→ **YOUR TASK**: Quote the material below exactly as written, from the first line to the line that holds "cad_parts[node].hide_render = cad_parts[node].hide_viewport", endpoints included.

→ **GIVEN INFORMATION**:
|---|

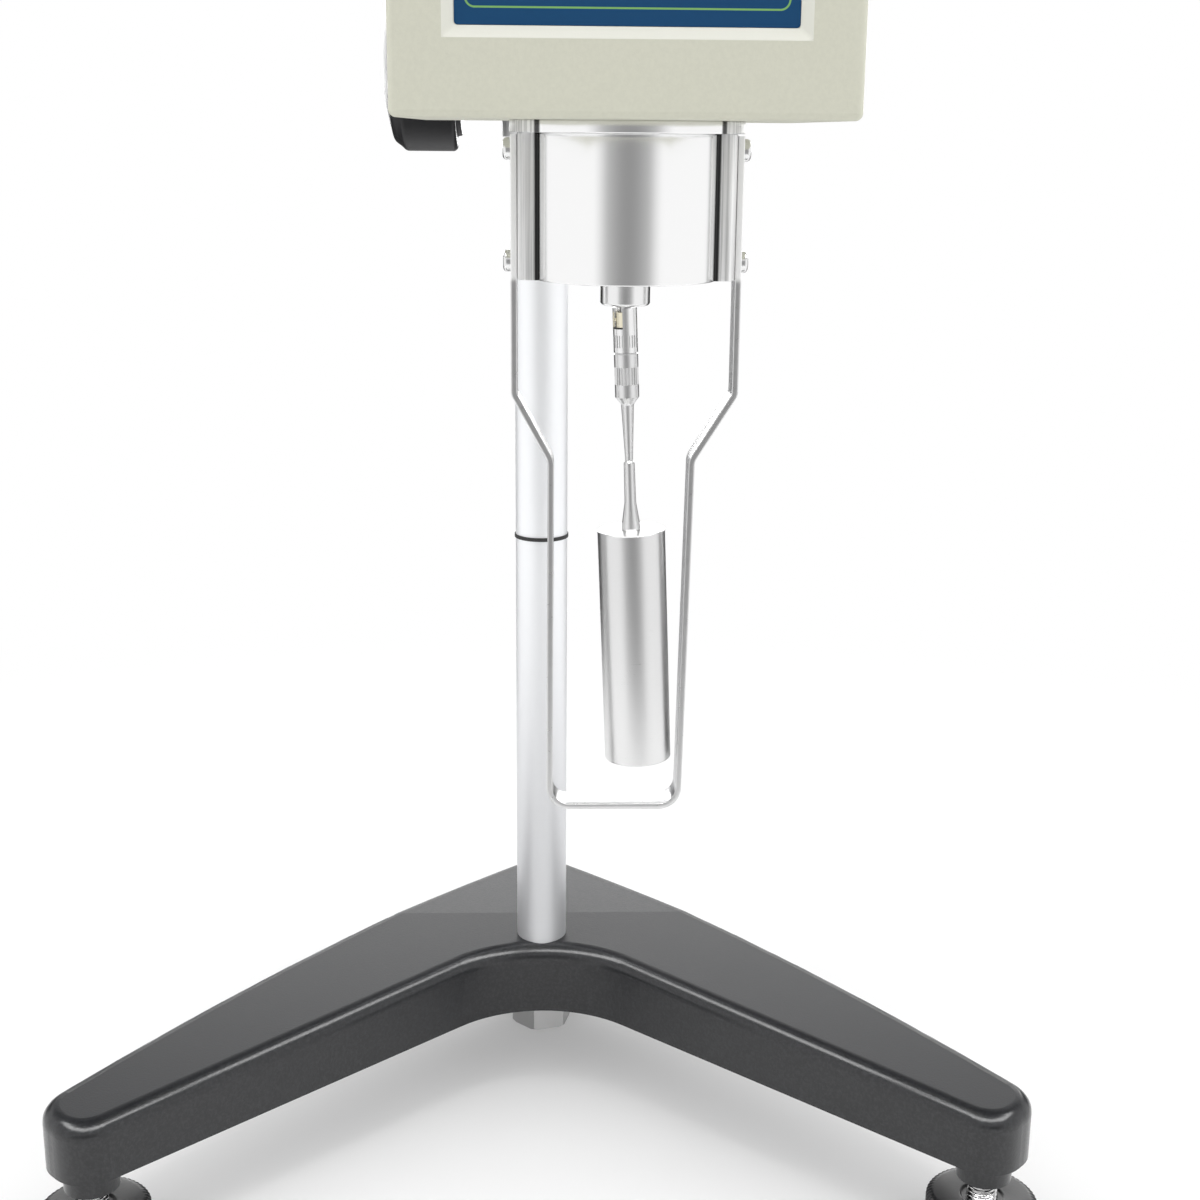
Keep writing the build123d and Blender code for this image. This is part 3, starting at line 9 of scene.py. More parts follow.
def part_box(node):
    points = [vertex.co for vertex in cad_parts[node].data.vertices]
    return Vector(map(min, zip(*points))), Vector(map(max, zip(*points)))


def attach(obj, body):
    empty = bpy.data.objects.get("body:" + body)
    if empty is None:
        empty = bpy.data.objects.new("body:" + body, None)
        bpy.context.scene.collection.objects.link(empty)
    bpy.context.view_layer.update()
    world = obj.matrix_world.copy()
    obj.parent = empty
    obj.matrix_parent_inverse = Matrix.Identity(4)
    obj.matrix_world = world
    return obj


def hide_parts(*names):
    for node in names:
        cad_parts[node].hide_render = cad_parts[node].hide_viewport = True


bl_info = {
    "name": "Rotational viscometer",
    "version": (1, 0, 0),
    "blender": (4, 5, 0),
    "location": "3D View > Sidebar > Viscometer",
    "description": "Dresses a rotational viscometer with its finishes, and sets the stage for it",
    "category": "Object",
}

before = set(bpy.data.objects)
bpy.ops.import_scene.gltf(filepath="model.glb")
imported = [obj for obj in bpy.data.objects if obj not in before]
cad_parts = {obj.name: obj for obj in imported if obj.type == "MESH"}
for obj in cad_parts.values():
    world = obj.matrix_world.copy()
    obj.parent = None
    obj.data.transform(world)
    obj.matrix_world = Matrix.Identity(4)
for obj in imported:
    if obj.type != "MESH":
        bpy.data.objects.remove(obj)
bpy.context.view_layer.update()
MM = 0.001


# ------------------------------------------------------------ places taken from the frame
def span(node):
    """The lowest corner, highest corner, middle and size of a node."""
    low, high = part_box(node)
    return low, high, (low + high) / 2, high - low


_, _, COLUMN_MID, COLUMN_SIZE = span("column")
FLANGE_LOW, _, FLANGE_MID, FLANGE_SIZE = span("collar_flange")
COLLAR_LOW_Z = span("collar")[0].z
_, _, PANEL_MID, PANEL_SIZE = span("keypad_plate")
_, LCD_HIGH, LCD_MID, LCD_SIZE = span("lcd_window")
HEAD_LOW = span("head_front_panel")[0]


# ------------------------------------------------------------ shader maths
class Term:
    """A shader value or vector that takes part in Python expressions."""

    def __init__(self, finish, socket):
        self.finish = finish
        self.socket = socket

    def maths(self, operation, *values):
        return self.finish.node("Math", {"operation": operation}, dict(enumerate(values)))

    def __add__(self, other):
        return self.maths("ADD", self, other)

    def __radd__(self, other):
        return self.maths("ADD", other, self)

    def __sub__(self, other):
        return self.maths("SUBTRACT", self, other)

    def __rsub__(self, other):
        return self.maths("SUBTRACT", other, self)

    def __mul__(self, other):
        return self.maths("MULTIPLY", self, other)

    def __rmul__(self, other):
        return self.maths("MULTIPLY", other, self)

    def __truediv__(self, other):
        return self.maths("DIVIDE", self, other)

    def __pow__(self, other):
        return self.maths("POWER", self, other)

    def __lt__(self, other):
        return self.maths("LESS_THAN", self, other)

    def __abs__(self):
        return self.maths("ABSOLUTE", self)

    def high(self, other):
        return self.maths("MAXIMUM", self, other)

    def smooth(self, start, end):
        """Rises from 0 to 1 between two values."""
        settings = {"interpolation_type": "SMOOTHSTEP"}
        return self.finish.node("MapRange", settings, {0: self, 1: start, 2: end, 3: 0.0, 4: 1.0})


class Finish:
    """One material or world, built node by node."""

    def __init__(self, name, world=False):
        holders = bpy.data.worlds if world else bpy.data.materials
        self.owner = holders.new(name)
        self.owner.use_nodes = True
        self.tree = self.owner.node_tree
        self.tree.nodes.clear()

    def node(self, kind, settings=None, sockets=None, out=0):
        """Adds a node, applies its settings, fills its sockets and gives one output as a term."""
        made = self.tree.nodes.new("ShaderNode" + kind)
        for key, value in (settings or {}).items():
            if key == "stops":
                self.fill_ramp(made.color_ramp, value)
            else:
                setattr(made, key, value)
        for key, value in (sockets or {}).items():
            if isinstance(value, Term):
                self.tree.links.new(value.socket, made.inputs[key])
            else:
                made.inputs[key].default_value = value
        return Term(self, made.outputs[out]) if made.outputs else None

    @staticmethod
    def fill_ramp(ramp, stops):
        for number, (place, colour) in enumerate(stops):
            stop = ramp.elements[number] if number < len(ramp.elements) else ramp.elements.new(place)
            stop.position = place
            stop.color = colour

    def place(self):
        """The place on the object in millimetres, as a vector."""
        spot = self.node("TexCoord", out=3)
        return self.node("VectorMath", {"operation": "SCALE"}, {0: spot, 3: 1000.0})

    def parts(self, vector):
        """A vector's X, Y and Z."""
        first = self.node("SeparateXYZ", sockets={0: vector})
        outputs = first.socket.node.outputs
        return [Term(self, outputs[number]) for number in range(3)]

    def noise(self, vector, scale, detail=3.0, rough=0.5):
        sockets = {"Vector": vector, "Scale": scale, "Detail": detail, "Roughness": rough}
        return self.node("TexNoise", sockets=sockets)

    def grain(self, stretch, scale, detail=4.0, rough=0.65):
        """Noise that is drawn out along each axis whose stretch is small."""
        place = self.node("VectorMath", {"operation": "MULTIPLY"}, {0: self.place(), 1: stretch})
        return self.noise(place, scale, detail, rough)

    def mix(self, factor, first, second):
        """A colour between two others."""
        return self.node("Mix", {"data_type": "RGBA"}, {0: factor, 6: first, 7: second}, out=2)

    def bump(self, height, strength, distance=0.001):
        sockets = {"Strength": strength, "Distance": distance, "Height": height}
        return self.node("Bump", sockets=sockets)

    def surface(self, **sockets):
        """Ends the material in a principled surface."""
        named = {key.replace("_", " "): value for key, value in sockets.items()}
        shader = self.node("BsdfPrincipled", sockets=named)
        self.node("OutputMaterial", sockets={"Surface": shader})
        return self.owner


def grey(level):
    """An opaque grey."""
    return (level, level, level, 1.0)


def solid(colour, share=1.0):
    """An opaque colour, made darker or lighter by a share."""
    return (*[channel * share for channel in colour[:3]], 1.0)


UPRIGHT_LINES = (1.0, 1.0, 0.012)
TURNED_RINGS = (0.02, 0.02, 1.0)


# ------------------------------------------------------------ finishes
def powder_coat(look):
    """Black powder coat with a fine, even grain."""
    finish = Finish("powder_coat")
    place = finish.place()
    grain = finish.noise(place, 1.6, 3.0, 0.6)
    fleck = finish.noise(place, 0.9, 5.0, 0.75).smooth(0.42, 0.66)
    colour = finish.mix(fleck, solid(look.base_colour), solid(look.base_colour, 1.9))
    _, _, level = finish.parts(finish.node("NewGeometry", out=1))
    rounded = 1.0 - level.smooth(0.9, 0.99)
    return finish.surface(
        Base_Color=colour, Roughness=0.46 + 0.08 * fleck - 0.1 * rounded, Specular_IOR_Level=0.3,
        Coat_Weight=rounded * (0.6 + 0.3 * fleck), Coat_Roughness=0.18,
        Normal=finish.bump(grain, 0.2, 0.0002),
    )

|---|

→ **WRITTEN REPLY**:
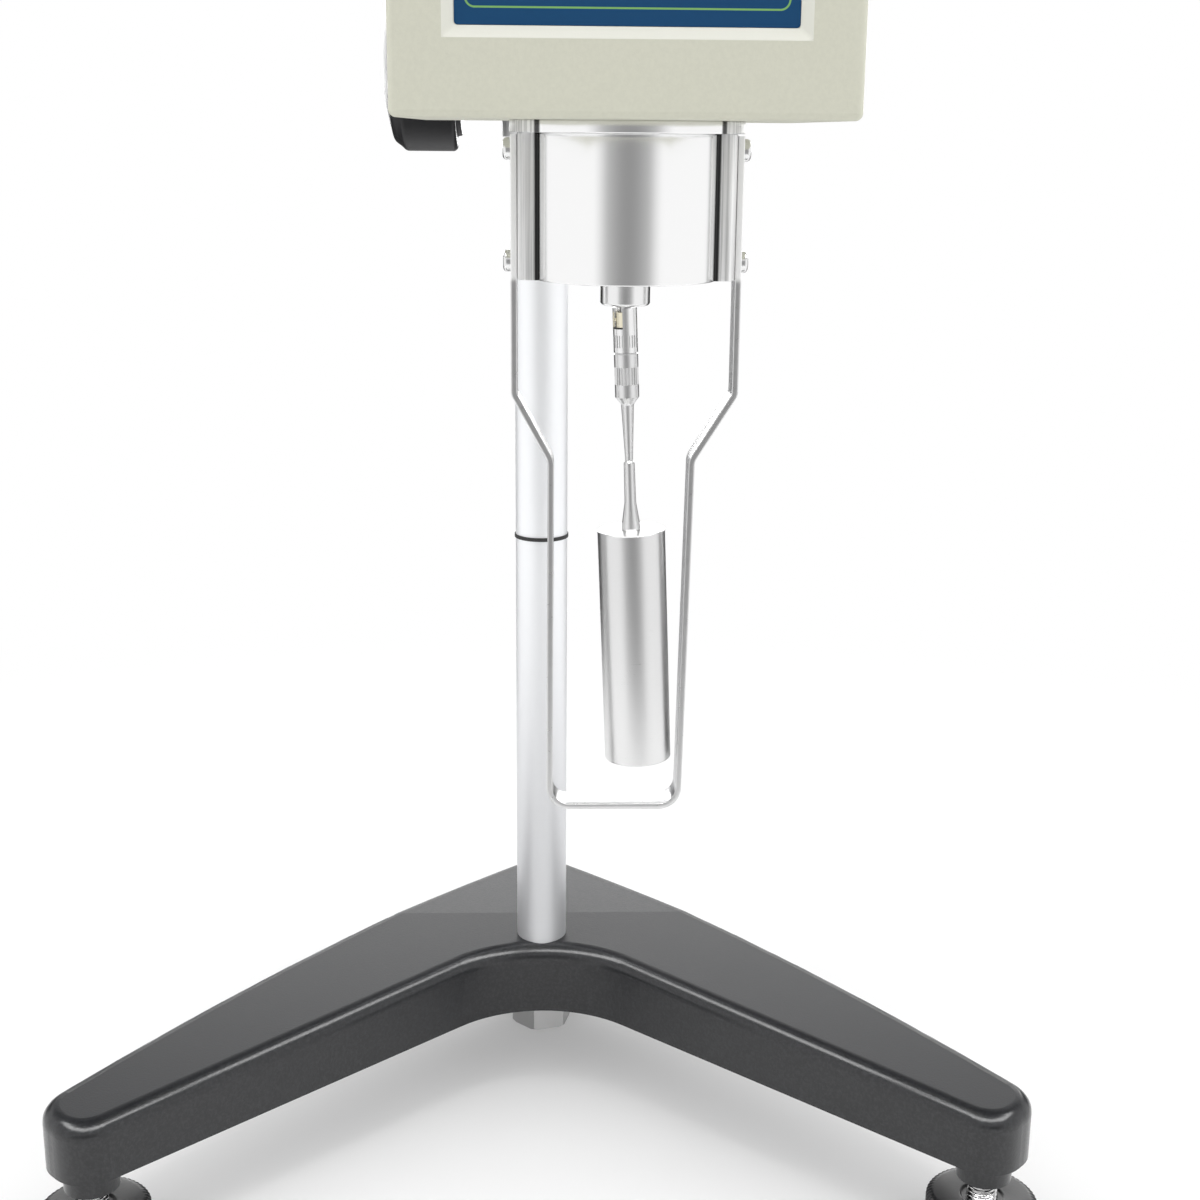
Keep writing the build123d and Blender code for this image. This is part 3, starting at line 9 of scene.py. More parts follow.
def part_box(node):
    points = [vertex.co for vertex in cad_parts[node].data.vertices]
    return Vector(map(min, zip(*points))), Vector(map(max, zip(*points)))


def attach(obj, body):
    empty = bpy.data.objects.get("body:" + body)
    if empty is None:
        empty = bpy.data.objects.new("body:" + body, None)
        bpy.context.scene.collection.objects.link(empty)
    bpy.context.view_layer.update()
    world = obj.matrix_world.copy()
    obj.parent = empty
    obj.matrix_parent_inverse = Matrix.Identity(4)
    obj.matrix_world = world
    return obj


def hide_parts(*names):
    for node in names:
        cad_parts[node].hide_render = cad_parts[node].hide_viewport = True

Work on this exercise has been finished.